Feed smaller portions more often if you can. They are active and burn energy, and smaller meals keep them from stuffing themselves and blasting the filter with waste.

If they share a tank with slower fish, target feeding helps. A feeding ring or dropping food into the current so it spreads out keeps the featherfins from hogging everything in one spot.

How they behave and who they get along with

These are schooling fish with a strong "follow the leader" vibe. In a good-sized group they are confident, always on the move, and way less skittish. In a small group they can turn into nervous glass-surfers that spook at every shadow.

Temperament-wise, they are not out to terrorize the tank, but they are quick and boisterous. Very small fish can get stressed, and anything tiny enough to fit in their mouth is taking a risk as they grow.

  • Good tankmates: Congo tetras, larger barbs, Synodontis catfish, African butterflyfish (with caution), peaceful medium cichlids that are not fin-nippers
  • Use caution with: long-finned slow fish (they are not classic fin-nippers, but chaos happens at feeding time)
  • Avoid: tiny tetras/rasboras, newborn livebearers, shrimp you care about

They look their best with current and friends. If you want a calm, still-water planted tank where fish hover politely, this is not that species.

Breeding tips

Breeding them in a home aquarium is possible but not something most people stumble into by accident. They are more like other egg-scattering characins: adults will eat eggs, and you usually need a separate setup if you are serious.

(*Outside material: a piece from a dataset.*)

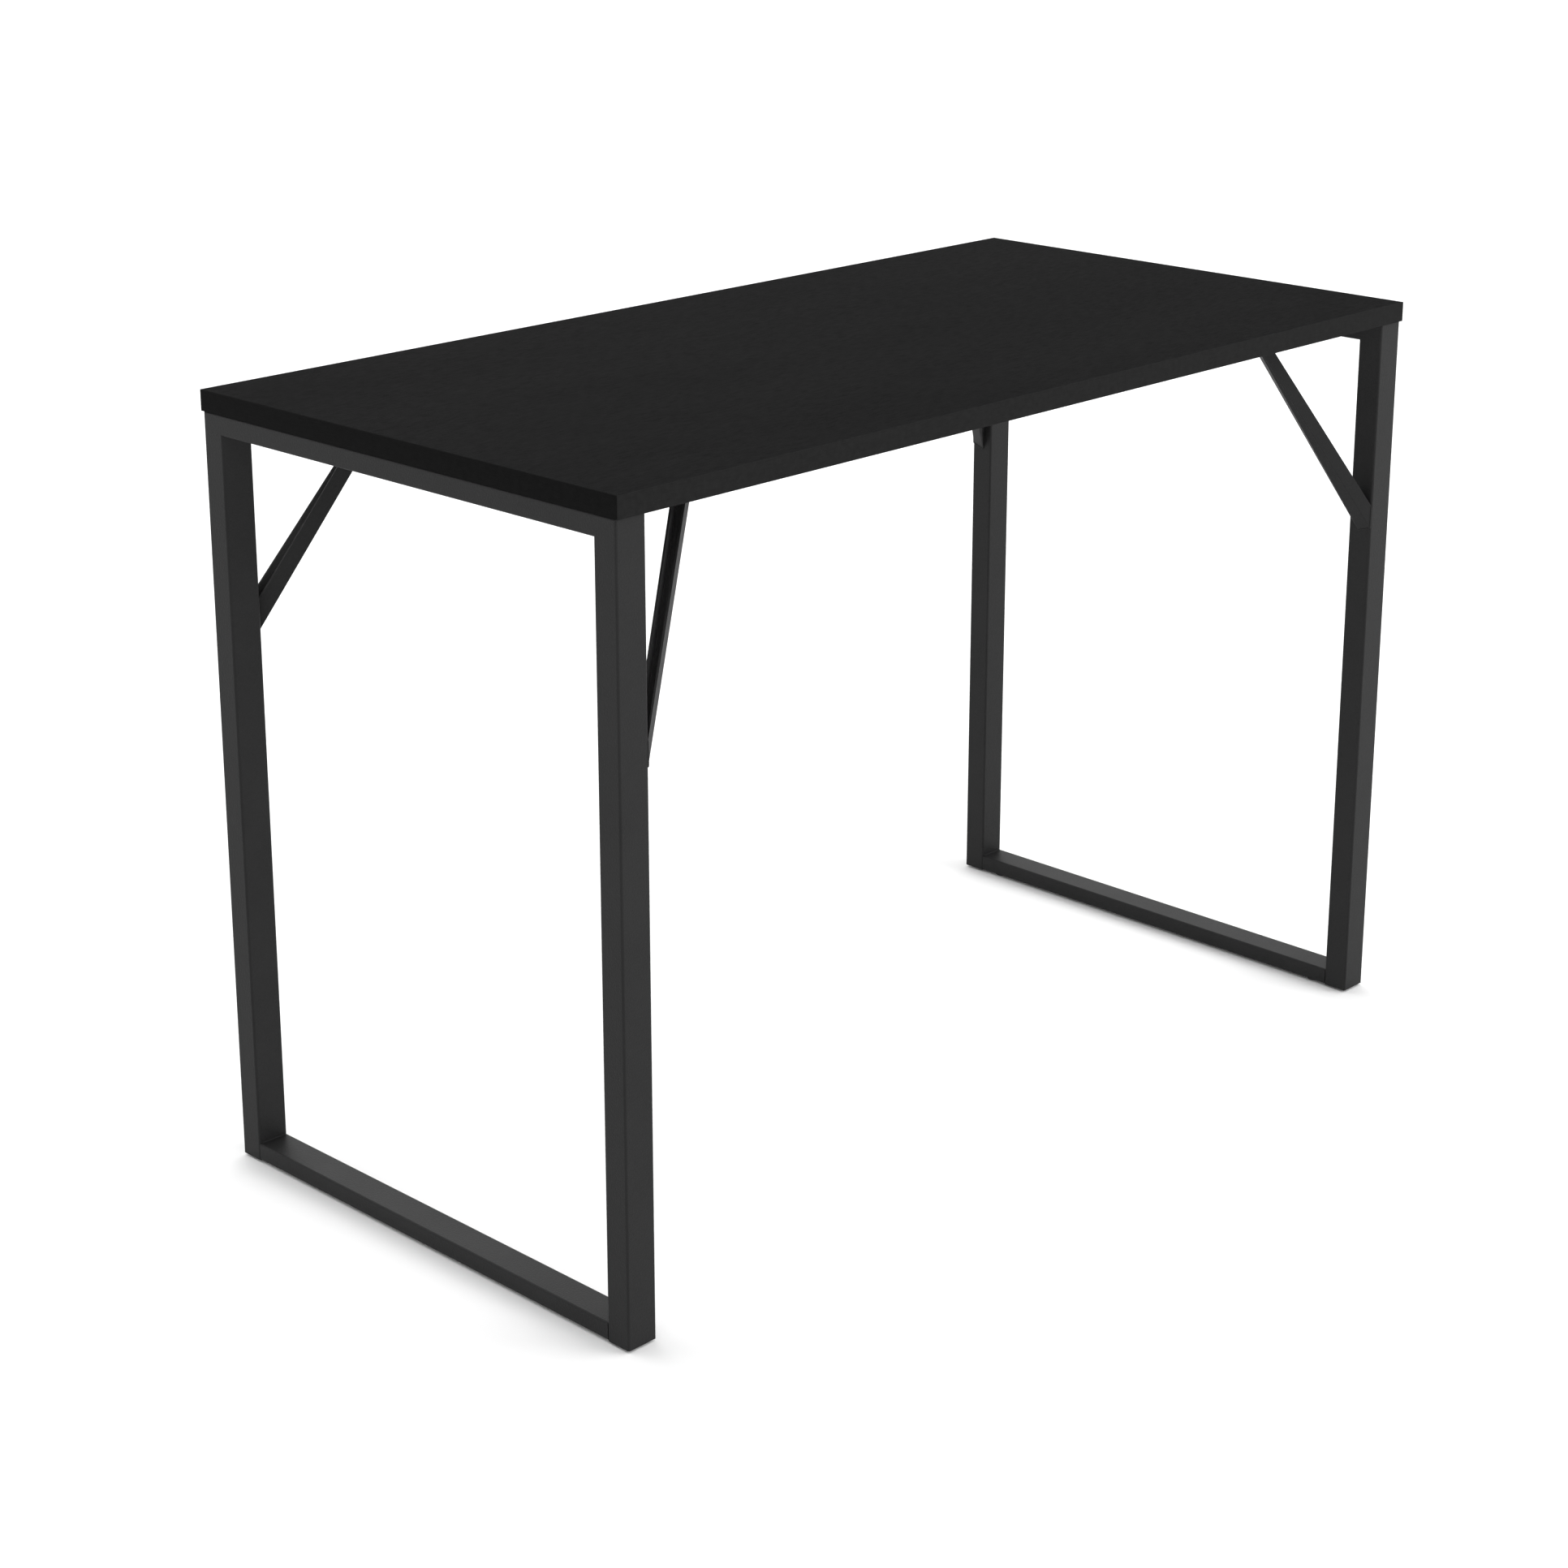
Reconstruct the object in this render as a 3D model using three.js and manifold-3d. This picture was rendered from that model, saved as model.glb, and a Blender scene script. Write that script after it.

  • Use a breeding tank with a mesh/screen or a thick layer of marbles so eggs fall out of reach
  • Soft to moderately soft water and slightly cooler water changes can help trigger spawning
  • Condition adults with frozen/live foods for a couple weeks
  • Dim lighting and fine-leaved plants or spawning mops give them a target to scatter over

If you try breeding, pull the adults right after you see spawning behavior. Leaving them in with the eggs usually ends with zero fry.

Fry are tiny at first, so you will need infusoria/microfoods early on, then graduate to baby brine shrimp. Keeping water clean without blasting them with flow is the balancing act.

Common problems to watch for

Most issues I have seen with this fish come from the tank being too small, too bare, or too low on oxygen. They will "tell" you by acting jumpy, clamping fins, hiding, or surfing the glass.

  • Jumping: almost always a lid/gap problem, often triggered by sudden lights-on or chasing
  • Skittishness: small groups, no cover, lots of foot traffic, or aggressive tankmates
  • Thin fish that never fill out: outcompeted at meals, internal parasites (especially in new imports), or food too small/low-calorie
  • Frayed fins: rough decor, bullying, or chronic stress from cramped quarters
  • Ich/skin issues after purchase: common stress reaction if they arrive skinny or the tank is not stable yet

Newly imported fish can come in stressed and underfed. Quarantine if you can, and do not blast them with bright light and heavy flow on day one. Let them settle, then ramp things up.

If one is hanging back and getting skinny, assume it is losing the food race. I have fixed that by spreading food across the surface, feeding twice a day for a while, and giving that fish a quieter corner with cover so it can relax and eat.